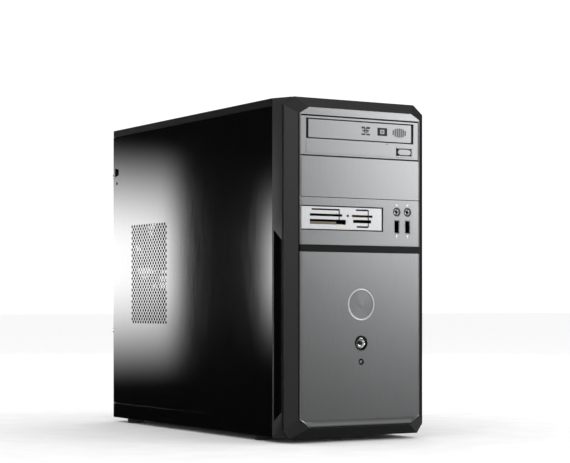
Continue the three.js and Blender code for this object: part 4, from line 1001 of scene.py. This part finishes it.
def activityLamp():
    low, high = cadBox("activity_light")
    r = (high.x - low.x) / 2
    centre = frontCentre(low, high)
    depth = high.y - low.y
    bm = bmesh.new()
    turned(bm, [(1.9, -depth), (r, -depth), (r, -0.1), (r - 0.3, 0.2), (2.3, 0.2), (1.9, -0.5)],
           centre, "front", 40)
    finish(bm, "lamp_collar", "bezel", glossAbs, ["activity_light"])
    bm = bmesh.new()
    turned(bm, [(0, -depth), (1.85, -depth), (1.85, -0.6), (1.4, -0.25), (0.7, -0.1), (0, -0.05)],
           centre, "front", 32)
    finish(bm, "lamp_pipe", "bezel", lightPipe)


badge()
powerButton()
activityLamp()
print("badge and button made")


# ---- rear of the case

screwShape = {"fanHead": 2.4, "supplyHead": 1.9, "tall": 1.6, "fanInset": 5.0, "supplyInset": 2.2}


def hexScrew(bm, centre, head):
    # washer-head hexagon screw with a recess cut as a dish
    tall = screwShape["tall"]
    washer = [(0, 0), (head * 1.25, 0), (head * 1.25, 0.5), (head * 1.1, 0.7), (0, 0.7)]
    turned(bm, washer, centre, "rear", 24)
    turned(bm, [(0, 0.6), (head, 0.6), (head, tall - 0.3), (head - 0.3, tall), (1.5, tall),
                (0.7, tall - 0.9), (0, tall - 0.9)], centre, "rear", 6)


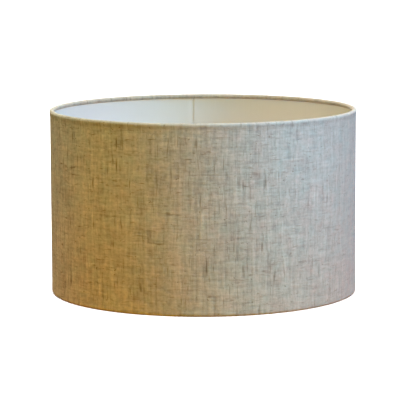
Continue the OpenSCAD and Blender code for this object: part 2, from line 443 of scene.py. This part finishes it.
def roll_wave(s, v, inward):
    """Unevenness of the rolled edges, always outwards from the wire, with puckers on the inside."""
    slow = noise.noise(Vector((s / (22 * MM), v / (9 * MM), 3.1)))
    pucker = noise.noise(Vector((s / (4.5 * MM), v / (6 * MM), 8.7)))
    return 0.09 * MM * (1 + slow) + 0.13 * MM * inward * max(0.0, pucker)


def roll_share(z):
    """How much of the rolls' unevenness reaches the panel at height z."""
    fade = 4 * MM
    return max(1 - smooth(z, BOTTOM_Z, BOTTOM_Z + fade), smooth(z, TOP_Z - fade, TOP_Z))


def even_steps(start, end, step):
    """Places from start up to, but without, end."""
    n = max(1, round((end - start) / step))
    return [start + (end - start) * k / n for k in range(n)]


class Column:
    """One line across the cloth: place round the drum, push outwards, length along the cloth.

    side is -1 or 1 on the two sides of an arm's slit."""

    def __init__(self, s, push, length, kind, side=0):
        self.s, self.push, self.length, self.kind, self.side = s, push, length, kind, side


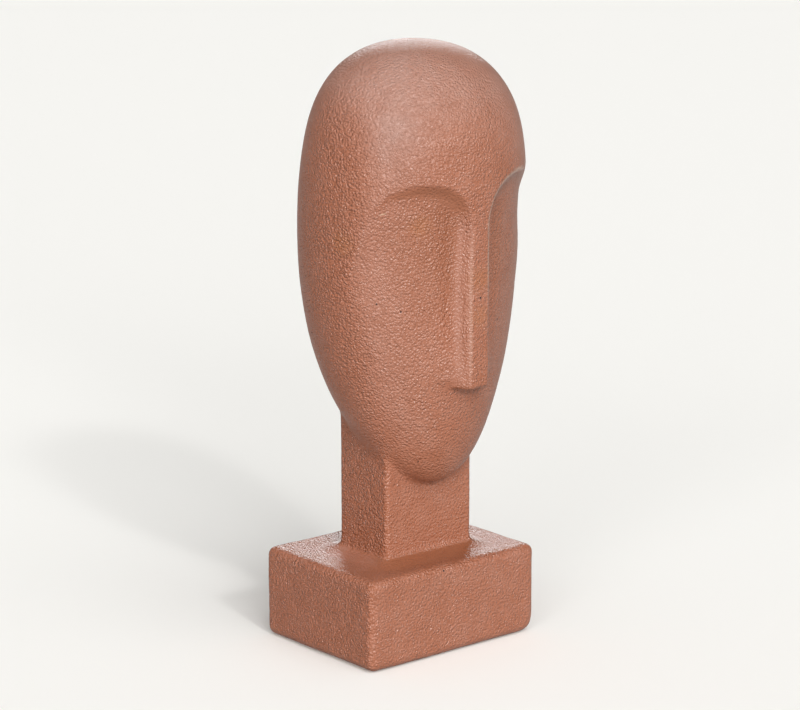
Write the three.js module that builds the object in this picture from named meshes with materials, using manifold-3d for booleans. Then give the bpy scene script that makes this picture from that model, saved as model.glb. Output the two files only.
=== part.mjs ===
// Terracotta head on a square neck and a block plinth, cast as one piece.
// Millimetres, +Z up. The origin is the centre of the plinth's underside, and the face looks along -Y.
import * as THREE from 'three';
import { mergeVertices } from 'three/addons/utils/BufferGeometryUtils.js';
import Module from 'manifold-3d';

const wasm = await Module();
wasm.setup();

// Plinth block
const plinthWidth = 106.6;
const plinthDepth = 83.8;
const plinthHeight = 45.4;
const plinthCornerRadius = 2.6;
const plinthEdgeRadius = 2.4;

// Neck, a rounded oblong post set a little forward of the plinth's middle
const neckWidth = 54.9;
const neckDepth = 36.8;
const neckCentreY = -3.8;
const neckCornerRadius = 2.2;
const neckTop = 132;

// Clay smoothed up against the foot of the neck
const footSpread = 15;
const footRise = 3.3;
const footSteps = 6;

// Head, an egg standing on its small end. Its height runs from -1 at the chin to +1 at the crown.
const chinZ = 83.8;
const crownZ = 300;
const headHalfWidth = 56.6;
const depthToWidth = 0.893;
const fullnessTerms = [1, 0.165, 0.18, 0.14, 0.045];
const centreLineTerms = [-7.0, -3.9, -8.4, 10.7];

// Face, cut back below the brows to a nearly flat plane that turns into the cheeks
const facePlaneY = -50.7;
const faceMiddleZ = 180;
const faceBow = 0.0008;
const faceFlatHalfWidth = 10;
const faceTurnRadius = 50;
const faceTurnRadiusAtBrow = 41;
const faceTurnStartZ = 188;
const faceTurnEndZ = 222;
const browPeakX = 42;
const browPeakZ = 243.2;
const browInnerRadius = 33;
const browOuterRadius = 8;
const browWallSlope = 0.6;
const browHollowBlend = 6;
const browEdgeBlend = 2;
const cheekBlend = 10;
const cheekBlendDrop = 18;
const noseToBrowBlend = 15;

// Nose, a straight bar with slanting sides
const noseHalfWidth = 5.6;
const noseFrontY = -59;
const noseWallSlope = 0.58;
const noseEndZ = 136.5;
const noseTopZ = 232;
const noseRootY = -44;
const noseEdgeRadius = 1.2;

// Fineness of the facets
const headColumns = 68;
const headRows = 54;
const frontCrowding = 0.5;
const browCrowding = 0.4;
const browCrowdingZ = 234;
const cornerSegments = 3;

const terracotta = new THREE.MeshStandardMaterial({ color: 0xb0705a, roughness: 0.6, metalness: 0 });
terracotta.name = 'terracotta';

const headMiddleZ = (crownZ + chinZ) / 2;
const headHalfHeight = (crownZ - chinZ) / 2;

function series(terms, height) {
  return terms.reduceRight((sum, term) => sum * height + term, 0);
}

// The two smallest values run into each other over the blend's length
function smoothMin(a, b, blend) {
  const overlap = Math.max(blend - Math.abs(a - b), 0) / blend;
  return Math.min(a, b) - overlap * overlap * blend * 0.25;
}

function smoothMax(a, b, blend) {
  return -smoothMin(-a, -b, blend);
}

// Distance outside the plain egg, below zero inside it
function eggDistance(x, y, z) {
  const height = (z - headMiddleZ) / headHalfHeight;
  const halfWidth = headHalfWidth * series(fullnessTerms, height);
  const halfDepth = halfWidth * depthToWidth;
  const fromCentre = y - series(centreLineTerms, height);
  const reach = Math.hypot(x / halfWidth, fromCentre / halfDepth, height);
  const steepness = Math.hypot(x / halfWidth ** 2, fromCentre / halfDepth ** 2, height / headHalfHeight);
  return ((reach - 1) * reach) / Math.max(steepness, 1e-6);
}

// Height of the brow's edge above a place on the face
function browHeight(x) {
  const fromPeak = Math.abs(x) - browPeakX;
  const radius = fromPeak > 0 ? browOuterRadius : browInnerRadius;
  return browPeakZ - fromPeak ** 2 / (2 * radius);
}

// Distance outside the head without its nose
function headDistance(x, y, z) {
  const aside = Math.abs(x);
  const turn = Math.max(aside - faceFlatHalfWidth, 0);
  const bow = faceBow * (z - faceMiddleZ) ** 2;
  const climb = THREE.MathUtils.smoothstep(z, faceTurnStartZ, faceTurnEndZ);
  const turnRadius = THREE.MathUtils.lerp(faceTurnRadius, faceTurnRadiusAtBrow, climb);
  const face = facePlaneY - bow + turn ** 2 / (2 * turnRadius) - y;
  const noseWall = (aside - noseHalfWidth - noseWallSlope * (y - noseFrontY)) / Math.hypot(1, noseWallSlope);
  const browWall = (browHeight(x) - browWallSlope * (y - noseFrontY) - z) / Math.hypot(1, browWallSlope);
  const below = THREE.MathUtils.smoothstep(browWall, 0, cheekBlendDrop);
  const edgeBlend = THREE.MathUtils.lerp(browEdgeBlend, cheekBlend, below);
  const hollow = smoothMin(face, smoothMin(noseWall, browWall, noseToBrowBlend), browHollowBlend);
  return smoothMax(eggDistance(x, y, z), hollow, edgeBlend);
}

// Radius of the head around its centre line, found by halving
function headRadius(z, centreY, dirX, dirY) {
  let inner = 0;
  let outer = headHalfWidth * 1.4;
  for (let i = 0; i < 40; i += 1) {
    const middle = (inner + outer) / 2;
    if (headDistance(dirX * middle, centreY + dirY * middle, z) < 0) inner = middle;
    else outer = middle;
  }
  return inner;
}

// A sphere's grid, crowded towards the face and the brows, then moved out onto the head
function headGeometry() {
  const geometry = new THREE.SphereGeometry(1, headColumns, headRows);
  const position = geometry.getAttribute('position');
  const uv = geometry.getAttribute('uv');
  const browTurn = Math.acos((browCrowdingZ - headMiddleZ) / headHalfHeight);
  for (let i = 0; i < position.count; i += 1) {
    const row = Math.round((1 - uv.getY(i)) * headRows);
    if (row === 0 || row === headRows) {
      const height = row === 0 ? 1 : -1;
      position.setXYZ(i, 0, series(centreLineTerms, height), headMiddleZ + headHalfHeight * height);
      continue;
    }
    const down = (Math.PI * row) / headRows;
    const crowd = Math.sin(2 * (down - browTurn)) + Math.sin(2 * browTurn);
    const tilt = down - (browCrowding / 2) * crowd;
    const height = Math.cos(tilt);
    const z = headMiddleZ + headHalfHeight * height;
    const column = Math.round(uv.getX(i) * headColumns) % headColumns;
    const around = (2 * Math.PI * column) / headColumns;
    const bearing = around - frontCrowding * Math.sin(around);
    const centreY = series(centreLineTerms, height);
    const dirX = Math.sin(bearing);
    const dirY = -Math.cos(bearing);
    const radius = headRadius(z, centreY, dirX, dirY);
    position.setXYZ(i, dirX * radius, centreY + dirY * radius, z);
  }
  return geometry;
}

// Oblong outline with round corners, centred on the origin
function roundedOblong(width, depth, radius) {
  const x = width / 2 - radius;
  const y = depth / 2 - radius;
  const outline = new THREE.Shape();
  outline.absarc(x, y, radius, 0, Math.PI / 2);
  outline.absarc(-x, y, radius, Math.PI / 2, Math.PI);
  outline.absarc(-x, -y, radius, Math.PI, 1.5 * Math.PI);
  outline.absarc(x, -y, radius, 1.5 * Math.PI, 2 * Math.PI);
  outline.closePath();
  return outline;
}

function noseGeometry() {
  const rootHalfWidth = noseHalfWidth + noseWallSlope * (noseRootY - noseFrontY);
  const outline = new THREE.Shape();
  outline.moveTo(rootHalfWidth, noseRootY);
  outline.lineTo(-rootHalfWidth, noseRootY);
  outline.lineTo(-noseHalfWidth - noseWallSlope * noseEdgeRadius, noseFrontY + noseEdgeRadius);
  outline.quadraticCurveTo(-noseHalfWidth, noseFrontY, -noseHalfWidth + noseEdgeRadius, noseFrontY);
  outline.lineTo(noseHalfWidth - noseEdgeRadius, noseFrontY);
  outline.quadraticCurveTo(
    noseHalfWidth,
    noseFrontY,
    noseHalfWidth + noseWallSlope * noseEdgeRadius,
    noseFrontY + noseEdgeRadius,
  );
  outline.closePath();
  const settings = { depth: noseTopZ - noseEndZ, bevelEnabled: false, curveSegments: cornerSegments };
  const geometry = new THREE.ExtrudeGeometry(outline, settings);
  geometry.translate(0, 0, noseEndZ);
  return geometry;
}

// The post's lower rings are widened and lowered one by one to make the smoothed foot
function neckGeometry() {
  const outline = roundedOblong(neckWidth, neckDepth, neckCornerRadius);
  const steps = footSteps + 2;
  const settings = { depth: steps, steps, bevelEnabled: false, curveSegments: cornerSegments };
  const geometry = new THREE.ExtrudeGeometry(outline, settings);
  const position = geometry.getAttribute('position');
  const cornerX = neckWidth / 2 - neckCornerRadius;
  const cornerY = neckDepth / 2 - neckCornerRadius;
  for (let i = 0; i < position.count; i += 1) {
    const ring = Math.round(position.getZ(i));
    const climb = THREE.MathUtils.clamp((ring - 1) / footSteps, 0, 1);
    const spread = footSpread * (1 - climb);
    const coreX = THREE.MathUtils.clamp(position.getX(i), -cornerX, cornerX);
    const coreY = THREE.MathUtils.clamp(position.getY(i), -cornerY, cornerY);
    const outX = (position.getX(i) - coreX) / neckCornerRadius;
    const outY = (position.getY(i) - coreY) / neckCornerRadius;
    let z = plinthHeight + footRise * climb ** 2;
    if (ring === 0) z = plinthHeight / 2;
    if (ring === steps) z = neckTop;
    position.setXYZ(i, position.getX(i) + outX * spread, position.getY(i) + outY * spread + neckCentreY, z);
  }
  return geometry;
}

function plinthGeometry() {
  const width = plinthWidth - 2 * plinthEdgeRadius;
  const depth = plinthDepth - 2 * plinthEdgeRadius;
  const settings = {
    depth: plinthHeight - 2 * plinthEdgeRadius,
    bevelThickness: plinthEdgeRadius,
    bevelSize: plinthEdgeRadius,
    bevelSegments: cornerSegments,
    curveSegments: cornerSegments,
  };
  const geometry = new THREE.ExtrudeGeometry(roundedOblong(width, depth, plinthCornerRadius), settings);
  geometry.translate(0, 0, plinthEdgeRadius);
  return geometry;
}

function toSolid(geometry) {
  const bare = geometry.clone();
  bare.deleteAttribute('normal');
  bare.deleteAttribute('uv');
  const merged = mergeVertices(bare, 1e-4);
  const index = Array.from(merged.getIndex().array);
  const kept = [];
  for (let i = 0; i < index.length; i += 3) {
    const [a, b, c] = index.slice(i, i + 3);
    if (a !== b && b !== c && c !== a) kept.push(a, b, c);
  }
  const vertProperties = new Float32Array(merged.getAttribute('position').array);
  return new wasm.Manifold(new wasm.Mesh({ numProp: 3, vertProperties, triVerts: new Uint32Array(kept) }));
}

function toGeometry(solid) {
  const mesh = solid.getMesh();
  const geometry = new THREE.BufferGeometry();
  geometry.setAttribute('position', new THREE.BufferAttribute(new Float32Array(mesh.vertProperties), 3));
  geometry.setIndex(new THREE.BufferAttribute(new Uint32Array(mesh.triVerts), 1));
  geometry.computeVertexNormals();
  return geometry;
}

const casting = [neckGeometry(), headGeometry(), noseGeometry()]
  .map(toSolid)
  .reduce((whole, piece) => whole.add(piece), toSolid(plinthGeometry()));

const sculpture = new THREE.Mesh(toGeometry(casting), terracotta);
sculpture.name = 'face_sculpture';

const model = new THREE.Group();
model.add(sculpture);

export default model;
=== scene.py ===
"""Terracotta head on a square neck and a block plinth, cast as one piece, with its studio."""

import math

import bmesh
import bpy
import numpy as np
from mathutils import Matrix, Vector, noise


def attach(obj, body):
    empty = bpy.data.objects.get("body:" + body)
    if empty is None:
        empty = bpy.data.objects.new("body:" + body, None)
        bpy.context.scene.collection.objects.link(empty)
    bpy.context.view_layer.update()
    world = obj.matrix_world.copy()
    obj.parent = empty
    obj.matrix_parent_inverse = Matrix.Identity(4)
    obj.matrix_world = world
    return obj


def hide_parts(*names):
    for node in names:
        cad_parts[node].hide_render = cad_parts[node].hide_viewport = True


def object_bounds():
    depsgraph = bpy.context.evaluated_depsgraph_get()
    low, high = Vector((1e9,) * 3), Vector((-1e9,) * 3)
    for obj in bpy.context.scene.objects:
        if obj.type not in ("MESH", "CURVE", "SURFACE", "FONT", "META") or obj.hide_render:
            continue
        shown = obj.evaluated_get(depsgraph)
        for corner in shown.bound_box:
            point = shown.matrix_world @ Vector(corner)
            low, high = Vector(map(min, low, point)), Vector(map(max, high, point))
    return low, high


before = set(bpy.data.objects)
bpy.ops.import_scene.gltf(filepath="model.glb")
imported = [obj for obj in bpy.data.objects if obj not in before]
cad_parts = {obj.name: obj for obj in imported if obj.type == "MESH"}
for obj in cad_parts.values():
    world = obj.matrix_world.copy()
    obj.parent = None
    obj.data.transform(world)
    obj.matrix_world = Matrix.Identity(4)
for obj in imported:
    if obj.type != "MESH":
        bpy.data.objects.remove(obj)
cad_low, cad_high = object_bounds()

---

→ **Task to carry out**
Return exactly the lines from the line that has "const sculpture = new" to the line that has "for node in", both of them included.

→ **Reply to the exercise**
const sculpture = new THREE.Mesh(toGeometry(casting), terracotta);
sculpture.name = 'face_sculpture';

const model = new THREE.Group();
model.add(sculpture);

export default model;
=== scene.py ===
"""Terracotta head on a square neck and a block plinth, cast as one piece, with its studio."""

import math

import bmesh
import bpy
import numpy as np
from mathutils import Matrix, Vector, noise


def attach(obj, body):
    empty = bpy.data.objects.get("body:" + body)
    if empty is None:
        empty = bpy.data.objects.new("body:" + body, None)
        bpy.context.scene.collection.objects.link(empty)
    bpy.context.view_layer.update()
    world = obj.matrix_world.copy()
    obj.parent = empty
    obj.matrix_parent_inverse = Matrix.Identity(4)
    obj.matrix_world = world
    return obj


def hide_parts(*names):
    for node in names:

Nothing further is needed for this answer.